Write out the listing exactly as it is given.
^^^^^^^^^^^^^^^^
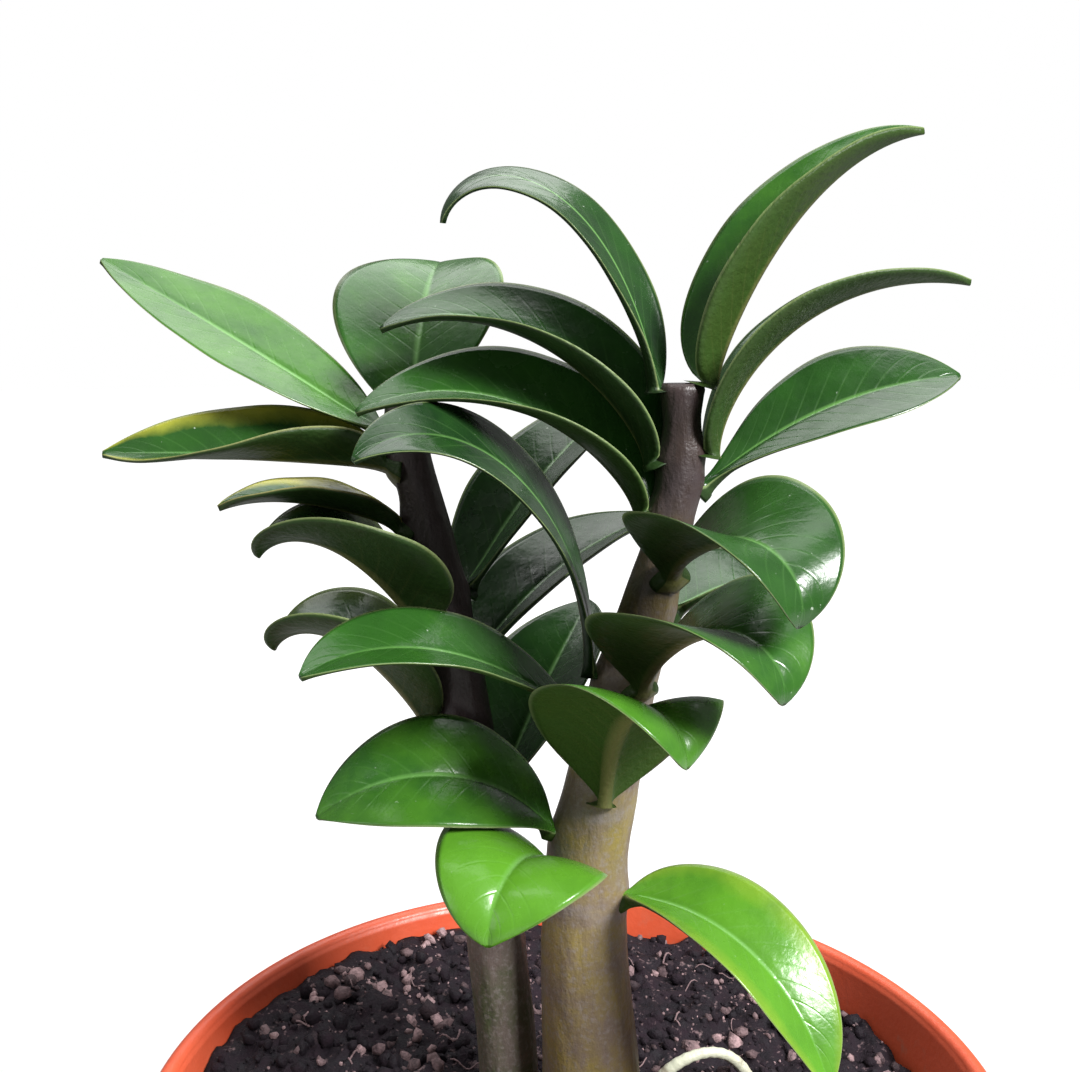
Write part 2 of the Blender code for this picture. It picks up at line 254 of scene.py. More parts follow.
def pot_profile():
    """From the axis out over the floor, up the inside, over the lip and down the outside."""
    lip_radius = LIP_WIDTH / 2
    lip_height = POT_HEIGHT - lip_radius
    inside = [(0, FLOOR_TOP), (wall_inner_radius(FLOOR_TOP), FLOOR_TOP)]
    inside.append((wall_inner_radius(lip_height - MM), lip_height - MM))
    inside.append((wall_inner_radius(lip_height), lip_height))
    lip = []
    for step in range(1, 16):
        angle = math.pi * (1 - step / 16)
        x = RIM_RADIUS - lip_radius + lip_radius * math.cos(angle)
        lip.append((x, lip_height + lip_radius * math.sin(angle)))
    collar_foot = POT_HEIGHT - COLLAR_HEIGHT
    outside = [(RIM_RADIUS, lip_height), (RIM_RADIUS - 0.15 * MM, lip_height - 1.2 * MM)]
    outside.append((RIM_RADIUS - 0.6 * MM, lip_height - 1.9 * MM))
    outside.append((RIM_RADIUS - COLLAR_DRAFT, collar_foot + 2 * MM))
    outside.append((RIM_RADIUS - COLLAR_DRAFT, collar_foot))
    outside.append((wall_inner_radius(collar_foot) + WALL, collar_foot))
    outside.append((wall_inner_radius(collar_foot - 2 * MM) + WALL, collar_foot - 2 * MM))
    for height in (FOOT_HEIGHT + 9 * MM, FOOT_HEIGHT + 8 * MM):
        step_in = 0.35 * MM if height < FOOT_HEIGHT + 8.5 * MM else 0
        outside.append((wall_inner_radius(height) + WALL - step_in, height))
    outside.append((FOOT_RADIUS, 0))
    outside.append((FOOT_RADIUS - FOOT_WIDTH, 0))
    outside.append((FOOT_RADIUS - FOOT_WIDTH - MM, FOOT_HEIGHT))
    outside.append((BOSS_RADIUS + MM, FOOT_HEIGHT))
    outside.append((BOSS_RADIUS, 0))
    outside.append((4 * MM, 0))
    outside.append((3.2 * MM, 0.6 * MM))
    outside.append((0, 0.6 * MM))
    return rounded(inside, 1.5 * MM, 5) + lip + rounded(outside, 0.8 * MM, 3)


def turned_mesh(name, profile, steps):
    """Spins a profile of (radius, height) points whose two ends lie on the axis."""
    bm = bmesh.new()
    first = bm.verts.new((0, 0, profile[0][1]))
    last = bm.verts.new((0, 0, profile[-1][1]))
    rings = []
    for radius, height in profile[1:-1]:
        ring = []
        for step in range(steps):
            angle = 2 * math.pi * step / steps
            ring.append(bm.verts.new((radius * math.cos(angle), radius * math.sin(angle), height)))
        rings.append(ring)
    for step in range(steps):
        after = (step + 1) % steps
        bm.faces.new((first, rings[0][step], rings[0][after]))
        for inner, outer in zip(rings, rings[1:]):
            bm.faces.new((inner[step], outer[step], outer[after], inner[after]))
        bm.faces.new((rings[-1][step], last, rings[-1][after]))
    bmesh.ops.recalc_face_normals(bm, faces=bm.faces)
    mesh = bpy.data.meshes.new(name)
    bm.to_mesh(mesh)
    bm.free()
    mesh.shade_smooth()
    return mesh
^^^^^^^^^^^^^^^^
> _Reply_
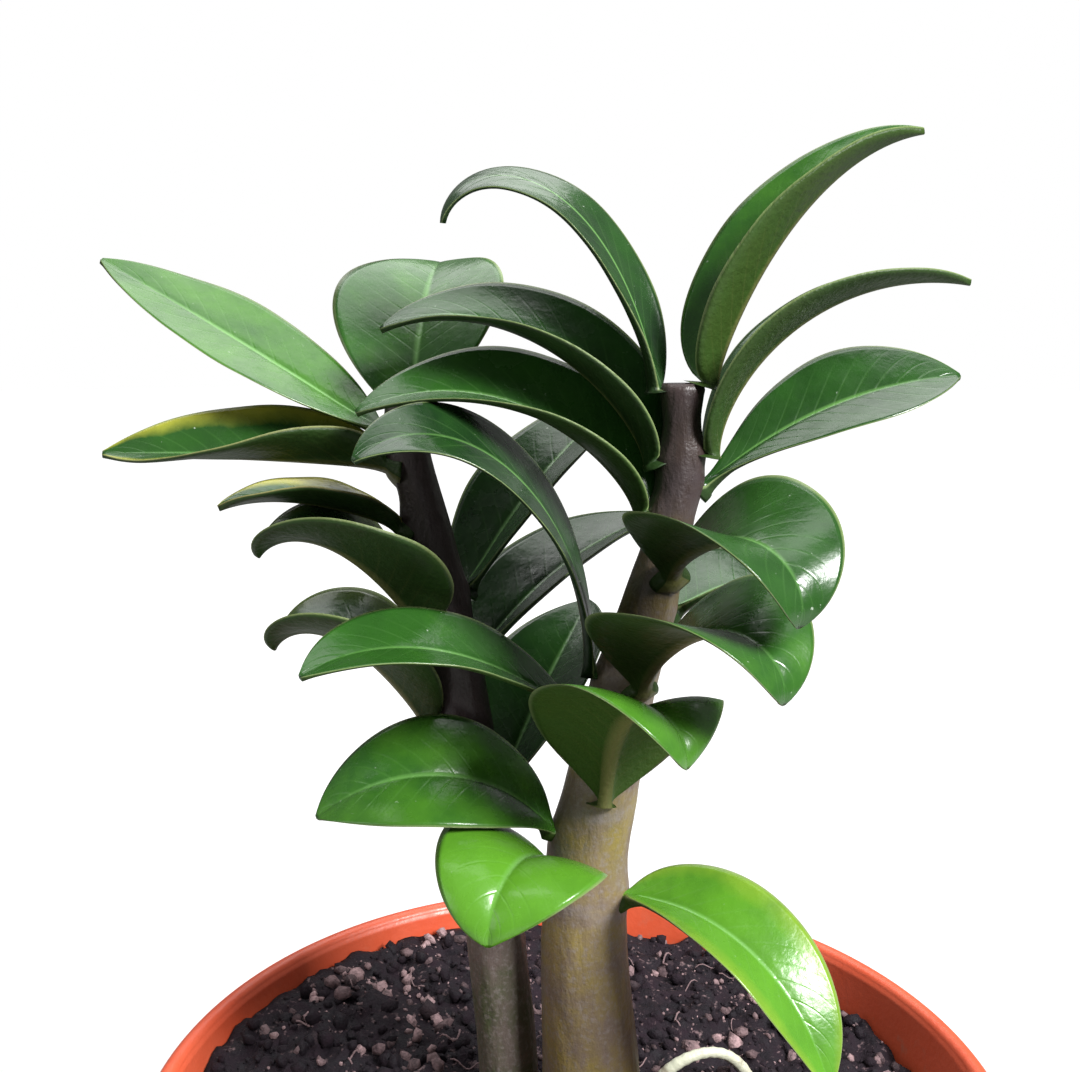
Write part 2 of the Blender code for this picture. It picks up at line 254 of scene.py. More parts follow.
def pot_profile():
    """From the axis out over the floor, up the inside, over the lip and down the outside."""
    lip_radius = LIP_WIDTH / 2
    lip_height = POT_HEIGHT - lip_radius
    inside = [(0, FLOOR_TOP), (wall_inner_radius(FLOOR_TOP), FLOOR_TOP)]
    inside.append((wall_inner_radius(lip_height - MM), lip_height - MM))
    inside.append((wall_inner_radius(lip_height), lip_height))
    lip = []
    for step in range(1, 16):
        angle = math.pi * (1 - step / 16)
        x = RIM_RADIUS - lip_radius + lip_radius * math.cos(angle)
        lip.append((x, lip_height + lip_radius * math.sin(angle)))
    collar_foot = POT_HEIGHT - COLLAR_HEIGHT
    outside = [(RIM_RADIUS, lip_height), (RIM_RADIUS - 0.15 * MM, lip_height - 1.2 * MM)]
    outside.append((RIM_RADIUS - 0.6 * MM, lip_height - 1.9 * MM))
    outside.append((RIM_RADIUS - COLLAR_DRAFT, collar_foot + 2 * MM))
    outside.append((RIM_RADIUS - COLLAR_DRAFT, collar_foot))
    outside.append((wall_inner_radius(collar_foot) + WALL, collar_foot))
    outside.append((wall_inner_radius(collar_foot - 2 * MM) + WALL, collar_foot - 2 * MM))
    for height in (FOOT_HEIGHT + 9 * MM, FOOT_HEIGHT + 8 * MM):
        step_in = 0.35 * MM if height < FOOT_HEIGHT + 8.5 * MM else 0
        outside.append((wall_inner_radius(height) + WALL - step_in, height))
    outside.append((FOOT_RADIUS, 0))
    outside.append((FOOT_RADIUS - FOOT_WIDTH, 0))
    outside.append((FOOT_RADIUS - FOOT_WIDTH - MM, FOOT_HEIGHT))
    outside.append((BOSS_RADIUS + MM, FOOT_HEIGHT))
    outside.append((BOSS_RADIUS, 0))
    outside.append((4 * MM, 0))
    outside.append((3.2 * MM, 0.6 * MM))
    outside.append((0, 0.6 * MM))
    return rounded(inside, 1.5 * MM, 5) + lip + rounded(outside, 0.8 * MM, 3)


def turned_mesh(name, profile, steps):
    """Spins a profile of (radius, height) points whose two ends lie on the axis."""
    bm = bmesh.new()
    first = bm.verts.new((0, 0, profile[0][1]))
    last = bm.verts.new((0, 0, profile[-1][1]))
    rings = []
    for radius, height in profile[1:-1]:
        ring = []
        for step in range(steps):
            angle = 2 * math.pi * step / steps
            ring.append(bm.verts.new((radius * math.cos(angle), radius * math.sin(angle), height)))
        rings.append(ring)
    for step in range(steps):
        after = (step + 1) % steps
        bm.faces.new((first, rings[0][step], rings[0][after]))
        for inner, outer in zip(rings, rings[1:]):
            bm.faces.new((inner[step], outer[step], outer[after], inner[after]))
        bm.faces.new((rings[-1][step], last, rings[-1][after]))
    bmesh.ops.recalc_face_normals(bm, faces=bm.faces)
    mesh = bpy.data.meshes.new(name)
    bm.to_mesh(mesh)
    bm.free()
    mesh.shade_smooth()
    return mesh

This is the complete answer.